No. 2 in D flat major, allegretto [2:24]
27.
No. 3 in A flat major, allegretto [2:04]
Allegro de concert in A major Op.46 [12:22]
Claudio Arrau (piano)
rec. No. 3 Studio, Abbey Road, London, June and September 1956
EMI CLASSICS GREAT RECORDINGS OF THE CENTURY 3 79988 2 [79:45]


These celebrated 1956 performances appear in GROC livery and that will surely occasion only a minimum of debate. Of course Arrau’s Chopin is powerfully personalised  in its partial abjuring of overt delicacy and lyricism it promotes clarity instead. This is a crude summary of the myriad complexities occasioned by his performances, though it remains true to say that this kind of performance sits at a complete remove from performances by contemporaries such as Cortot and Moiseiwitsch. 

Indeed it would be more enlightening to see how Arrau embodied the lines to thine own self be true. He first recorded a number of the Etudes in 1928 and ’29; the F major, Op.10 No.8, followed a decade later. They’ve all been collated on Marston’s invaluable two-disc survey called Arrau – The Early Years and listeners can hear how Arrau’s Chopin deepened and changed over nearly thirty years. One would hardly expect fixity or rigidity of him in any case. The F minor Op.10 No.9 is taken at exactly the same tempo in 1928 and 1956 but the results are very different. The voicings are very different, phrasing is more cumulative and long breathed in 1956, though the immediacy of dynamics in the answering phrases is more vertical and explicit in 1928. The C sharp minor [Op.10 No. 4] is more obviously virtuosic and externalised in the 1928 recording – later on Arrau’s tempo dropped, with the brilliant veneer of the younger self converted into a more considered and pliant reflectiveness. 

That sense of brilliantine varnish is very much audible in the 1929 Op.25 No.2. Thirty or so years later and we hear a tone more moulded and congruent, more expressive rubati and a subtler deployment of left hand voicings. The tempo naturally enough is also significantly slower and there’s far, far less of the whiff of showmanship about it. Maybe some will regret the loss, or diminution of these more externalised aspects of Arrau’s Chopin.

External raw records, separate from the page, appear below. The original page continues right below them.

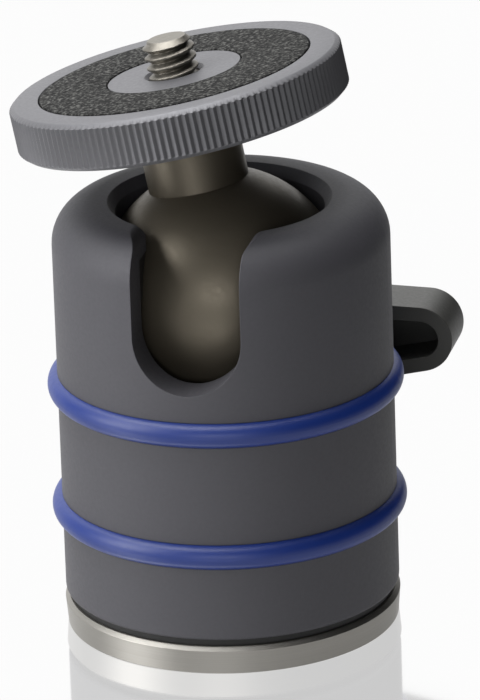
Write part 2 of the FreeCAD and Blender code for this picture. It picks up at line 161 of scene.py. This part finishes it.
# Name, size, power and place of each soft light
LIGHTS = [
    ("overhead", (0.7, 0.7), 11.0, (-0.15, 0.12, 0.75)),
    ("left_key", (0.5, 0.7), 7.5, (-0.80, -0.25, 0.40)),
    ("right_fill", (0.4, 0.6), 0.3, (0.8, -0.15, 0.35)),
    ("front_fill", (0.5, 0.3), 2.2, (-0.15, -1.0, 0.30)),
]


def neck_frame():
    """Matrix from a frame built round +Z at the origin to the leaning neck."""
    lean = math.radians(LEAN_DEG)
    heading = math.radians(LEAN_HEADING_DEG)
    flat = math.sin(lean)
    direction = Vector((flat * math.cos(heading), flat * math.sin(heading), math.cos(lean)))
    turn = Vector((0, 0, 1)).rotation_difference(direction).to_matrix().to_4x4()
    return Matrix.Translation(BALL_CENTRE) @ turn


def mesh_object(name, verts, faces, sharp_deg=SHARP_DEG):
    """Smooth-shaded object that keeps its sharp edges."""
    mesh = bpy.data.meshes.new(name)
    mesh.from_pydata(verts, [], faces)
    mesh.update()
    mesh.shade_smooth()
    mesh.set_sharp_from_angle(angle=math.radians(sharp_deg))
    obj = bpy.data.objects.new(name, mesh)
    bpy.context.scene.collection.objects.link(obj)
    return obj


def ring_faces(ring_count, segments, closed):
    """Quads between rings of points, wrapping round, and from last ring to first when closed."""
    faces = []
    spans = ring_count if closed else ring_count - 1
    for ring in range(spans):
        here = ring * segments
        above = ((ring + 1) % ring_count) * segments
        for seg in range(segments):
            after = (seg + 1) % segments
            faces.append((here + seg, here + after, above + after, above + seg))
    return faces


def lathe(name, profile, segments=LATHE_SEGMENTS, radius_at=None):
    """Closed ring solid from (radius, height) points listed round its section."""
    verts = []
    for index, (radius, height) in enumerate(profile):
        for seg in range(segments):
            angle = 2 * math.pi * seg / segments
            r = radius_at(index, radius, seg) if radius_at else radius
            verts.append((r * math.cos(angle), r * math.sin(angle), height))
    return mesh_object(name, verts, ring_faces(len(profile), segments, True))


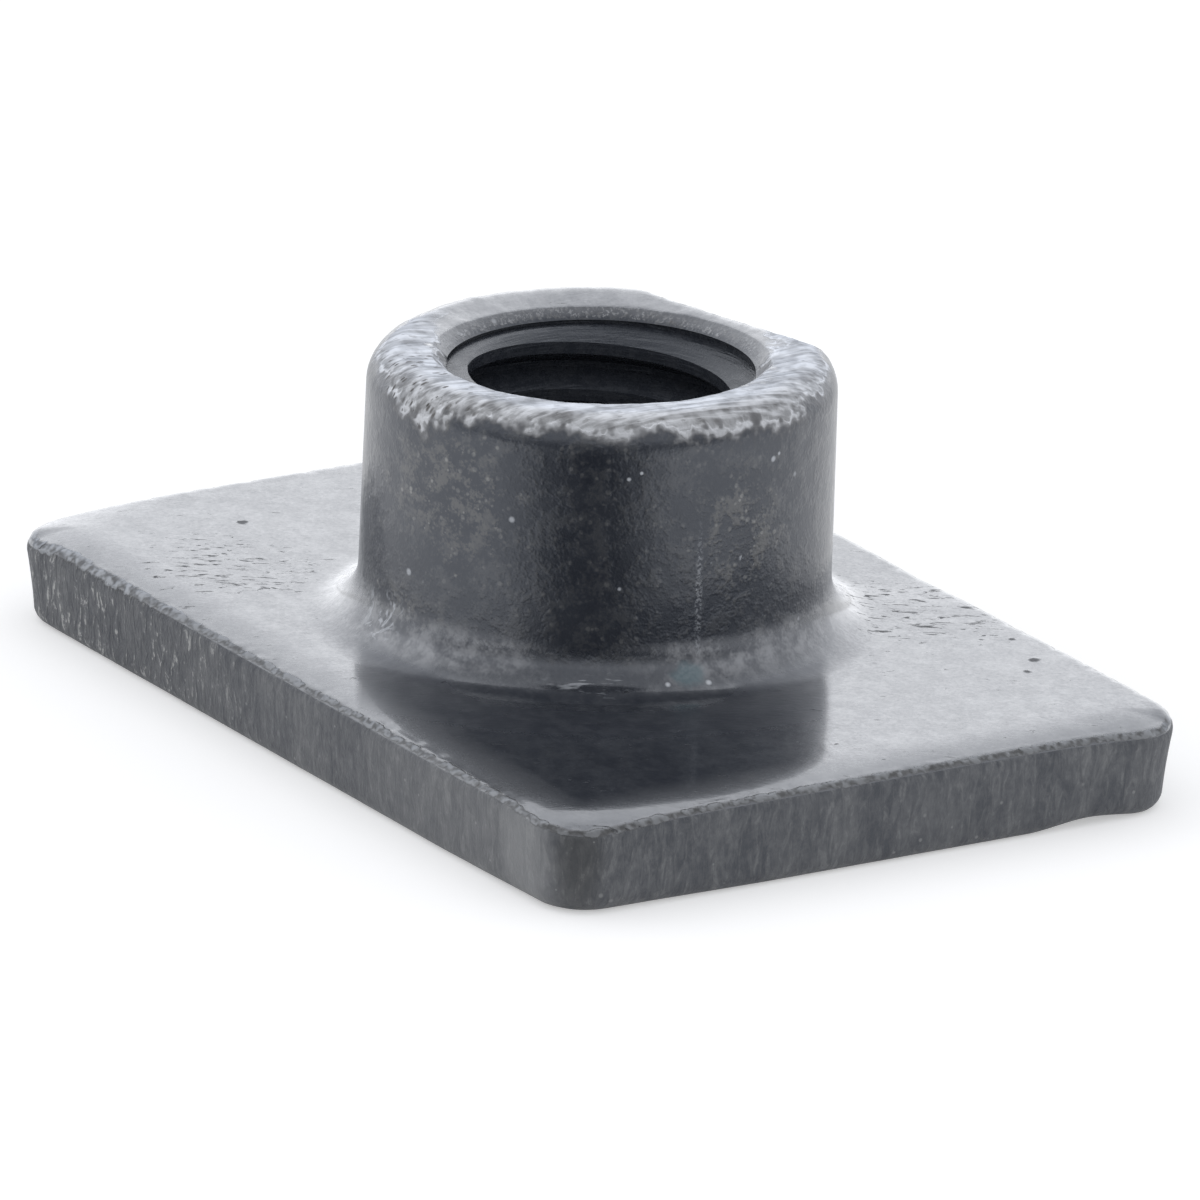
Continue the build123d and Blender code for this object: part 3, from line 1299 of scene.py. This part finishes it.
def makeDarkCard():
    # it takes light out of the reflections in front of the nut, with soft edges
    reach = darkness["cardReach"]
    corners = [(0.014, -0.02), (reach, -reach), (reach, reach), (0.014, 0.02)]
    card, tree, shader = makeStagePiece("darkCard", corners, "darkCard", darkness["cardColor"])
    axes = axesOf(tree, put(tree, "ShaderNodeTexCoord").outputs["Object"])
    inward = ramp(tree, fromFront(tree, axes), darkness["wide"], darkness["narrow"])
    outward = ramp(tree, axes[0], darkness["cardStart"], darkness["cardFull"])
    feed(tree, shader, {"Alpha": times(tree, inward, outward)})
    card.location = (0, 0, darkness["cardLift"])
    card.rotation_euler = (0, 0, frontHeading + darkness["cardTurn"])
    card.visible_camera = False
    card.visible_diffuse = False
    card.visible_shadow = False


def roomDarkness(tree, direction):
    # the dark side of the room, round the camera, a dim patch overhead and a small dark spot at the very top
    turned = put(tree, "ShaderNodeMapping", {"Vector": direction, "Rotation": (0, 0, -frontHeading)})
    axes = axesOf(tree, turned.outputs[0])
    widening = ramp(tree, axes[2], 0.02, 0.28, 0.0, darkness["widening"])
    side = times(
        tree, ramp(tree, less(tree, fromFront(tree, axes), widening), darkness["wide"], darkness["narrow"]),
        ramp(tree, axes[2], sin(darkness["sideTop"]), sin(darkness["sideFull"])), darkness["side"],
    )
    overhead = times(
        tree, ramp(tree, over(tree, axes[0], axes[2]), -0.5, 0.2), ramp(tree, axes[2], 0.5, 0.8),
        darkness["overhead"],
    )
    spot = ramp(tree, axes[2], cos(darkness["spotReach"]), cos(darkness["spotFull"]), 0.0, darkness["spot"])
    return most(tree, side, overhead, spot)


def makeWorld():
    world = bpy.data.worlds.new("studio")
    bpy.context.scene.world = world
    world.use_nodes = True
    tree = world.node_tree
    tree.nodes.clear()
    direction = put(tree, "ShaderNodeTexCoord").outputs["Generated"]
    glossy = put(tree, "ShaderNodeLightPath").outputs["Is Glossy Ray"]
    back = heading(studio["glowHeading"], studio["glowElevation"], 1)
    toBack = vectorMaths(tree, "DOT_PRODUCT", direction, back, output="Value")
    glow = times(tree, ramp(tree, toBack, 0.4, 0.92), studio["backGlow"])
    plain = ramp(tree, seenRays(tree), 0.0, 1.0, studio["worldFill"], 1.0, smooth=False)
    lit = raised(tree, plain, glow, glossy)
    strength = times(tree, lit, less(tree, 1.0, times(tree, roomDarkness(tree, direction), glossy)))
    sky = put(tree, "ShaderNodeBackground", {"Color": studio["worldColor"], "Strength": strength})
    output = put(tree, "ShaderNodeOutputWorld")
    tree.links.new(sky.outputs[0], output.inputs["Surface"])


def makeKeyLight():
    size = studio["keySize"]
    place = heading(studio["keyHeading"], studio["keyElevation"], studio["keyDistance"])
    data = bpy.data.lights.new("keySoftbox", "AREA")
    data.shape = "SQUARE"
    data.size = size
    data.energy = studio["keyRadiance"] * pi * size * size
    light = bpy.data.objects.new("keySoftbox", data)
    light.location = place
    light.rotation_euler = (Vector((0, 0, 3 * mm)) - place).to_track_quat("-Z", "Y").to_euler()
    light.visible_camera = False
    bpy.context.scene.collection.objects.link(light)


def placeCamera():
    turn, tilt, roll = view["azimuth"], view["elevation"], view["roll"]
    back = Vector((sin(turn) * cos(tilt), -cos(turn) * cos(tilt), sin(tilt)))
    right = Vector((cos(turn), sin(turn), 0))
    up = back.cross(right)
    cameraRight = right * cos(roll) + up * sin(roll)
    cameraUp = up * cos(roll) - right * sin(roll)
    camera = bpy.data.objects.new("camera", bpy.data.cameras.new("camera"))
    camera.data.lens = view["lens"]
    camera.data.sensor_width = 36
    camera.data.clip_end = 10
    aim = Vector((0, 0, nut["plateTop"])) + right * view["aimRight"] + up * view["aimUp"]
    axes = Matrix((cameraRight, cameraUp, back)).transposed().to_4x4()
    camera.matrix_world = Matrix.Translation(aim + back * view["distance"]) @ axes
    bpy.context.scene.collection.objects.link(camera)
    bpy.context.scene.camera = camera


makeFloor()
makeWorld()
makeKeyLight()
makeDarkCard()
placeCamera()
bpy.context.scene.view_settings.view_transform = "Standard"
print("studio set")
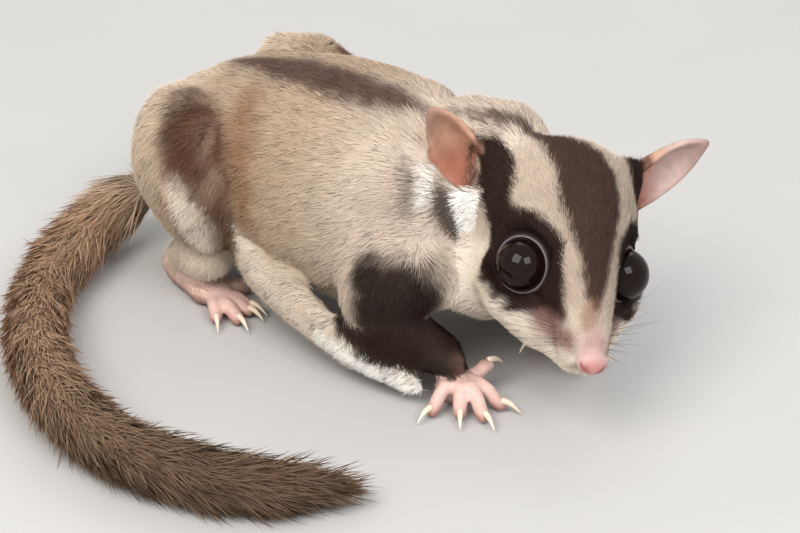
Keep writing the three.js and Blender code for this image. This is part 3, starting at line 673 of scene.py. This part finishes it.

Certainly the rubati are more obviously capricious, as is the phrasing, in something like the 1929 A flat major [Op.25 No.1] which, at the same tempo as 1956, runs less fluently and more as a series of waves. Then there’s Op.10 No.3, which sees Arrau developing a sense more of objective nobility than his younger self – there’s now a plainer, less varnished profile. Exuberance had long since turned to sobriety in the case of the F major Op.10 No.8 – the altogether jauntier, extrovert and public performance contrasts powerfully with the more pliant, straighter 1956 recording. 

The Trois Nouvelles Études and Allegro de concert are very substantial bonuses indeed, eloquently played and entirely reflective of these levels of introspective clarity.